2. Apparatus as described in claim 1 wherein said oscillator means is responsive to said multivibrator means for producing a train of pulsed radio frequency signals for space transmission.

3. Apparatus as described in claim 2 wherein said multivibrato means is adapted to produce an audio frequency semi-square wave output with rise times sufficiently slow for substantially limiting the harmonic content of the output of said radio frequency oscillator means.

4. Apparatus as described in claim 1 wherein said first switch means comprises single pole, double throw reed switch means having first, second, and third electrical terminal means, said first terminal means supports said double throw reed, and said reed supports contact means for contacting said first or second terminal means with respect to the magnitude of said magnetic field.

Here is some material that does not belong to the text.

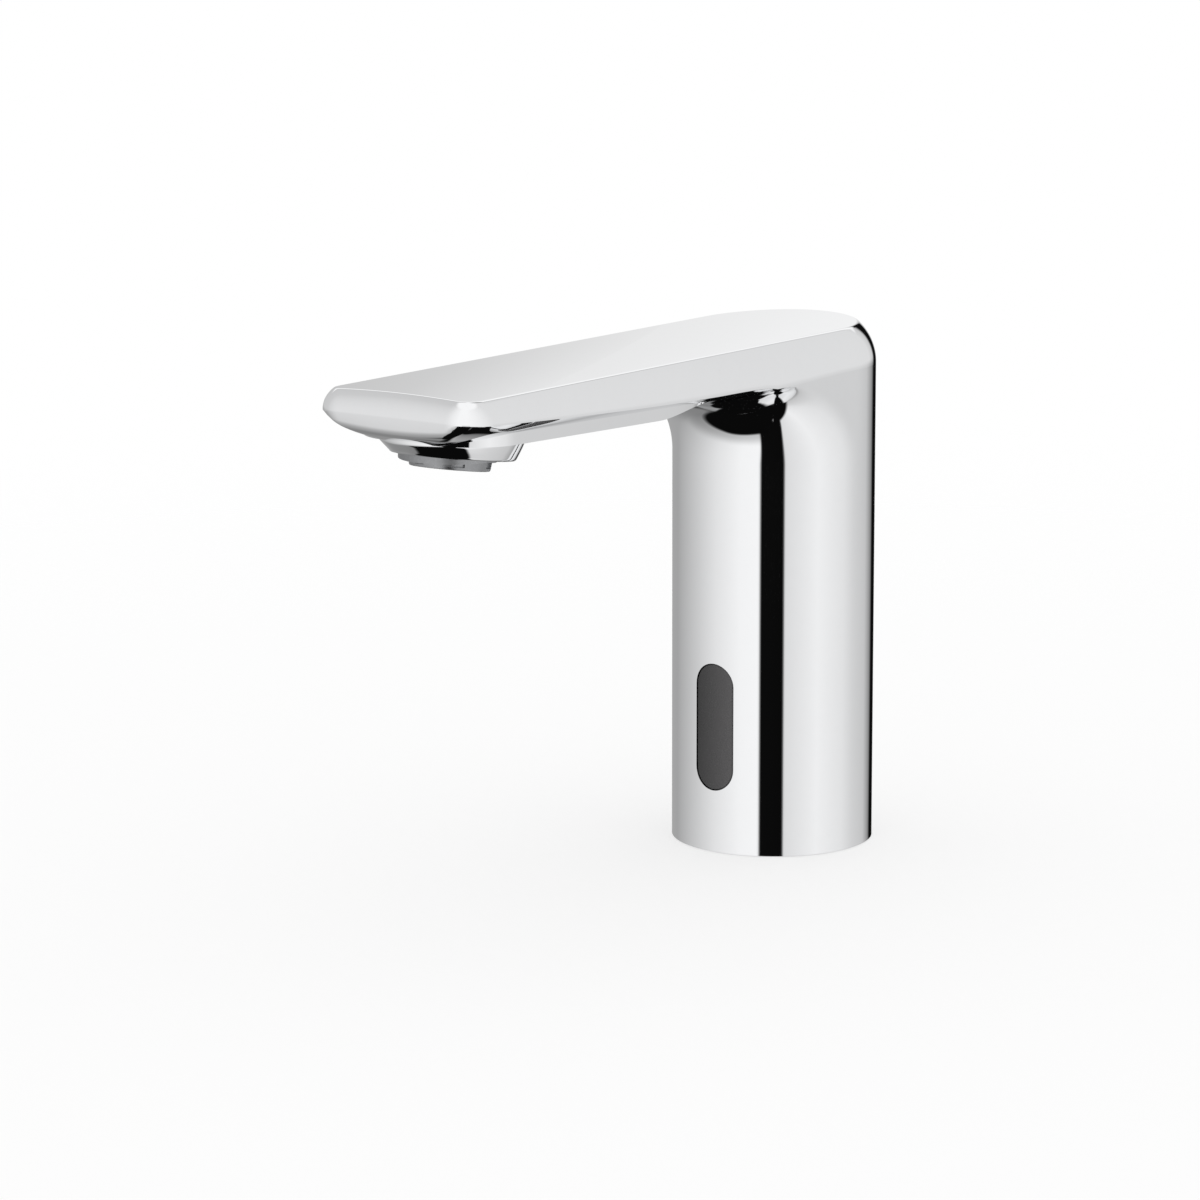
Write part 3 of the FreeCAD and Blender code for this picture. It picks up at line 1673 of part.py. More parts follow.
def water_tube():
    """The tube from the valve to the outlet elbow."""
    return part(
        cut(
            "water_tube",
            bent_bar("tube_outside", "tube_radius", "0"),
            bent_bar("tube_inside", "tube_bore", "1"),
        ),
        "water_tube",
    )


def outlet_elbow():
    """The elbow that turns the water down into the outlet housing."""
    base = f"({HOUSING_TOP} + fit_gap)"
    entry_z = f"({CAVITY_MID} + outlet_reach * tan(under_tilt))"
    down = Rotation(Vector(-1, 0, 0), 90)
    reach = "(elbow_radius + nipple_length)"
    solid = join(
        "elbow_solid",
        rod("elbow_drum", "elbow_radius", "elbow_height", y=OUTLET_Y, z=base),
        rod("elbow_spigot", "spigot_radius", "spigot_depth + 1", y=OUTLET_Y, z=f"{base} - spigot_depth"),
        rod(
            "elbow_nipple",
            "tube_bore - fit_gap",
            reach,
            y=OUTLET_Y,
            z=entry_z,
            turn=down,
            angle="90 + under_tilt",
        ),
    )
    drop = rod(
        "elbow_drop",
        "elbow_drop_radius",
        f"{entry_z} - {base} + spigot_depth + 2",
        y=OUTLET_Y,
        z=f"{base} - spigot_depth - 1",
    )
    entry = rod(
        "elbow_entry",
        "nipple_bore",
        f"{reach} + 1",
        y=OUTLET_Y,
        z=entry_z,
        turn=down,
        angle="90 + under_tilt",
    )
    ring_groove = groove("elbow_groove", "spigot_radius", OUTLET_Y, f"{HOUSING_TOP} - housing_web / 2")
    return part(cut("outlet_elbow", solid, drop, entry, ring_groove), "outlet_elbow")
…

5. Apparatus as described in claim 4 wherein: said first terminal means is connected to said capacitor storage means, said second terminal means is connected to said first resistor means, and said third terminal means is connected to said second resistor means.

6. Apparatus as described in claim 4 wherein said second switch means comprises: magnetically actuatable single pole, single throw reed switch means connected to said electrical source means, and solenoid magnetic field generating means connected to said electrical source means for actuating said magnetically actuatable single pole, single throw reed switch means.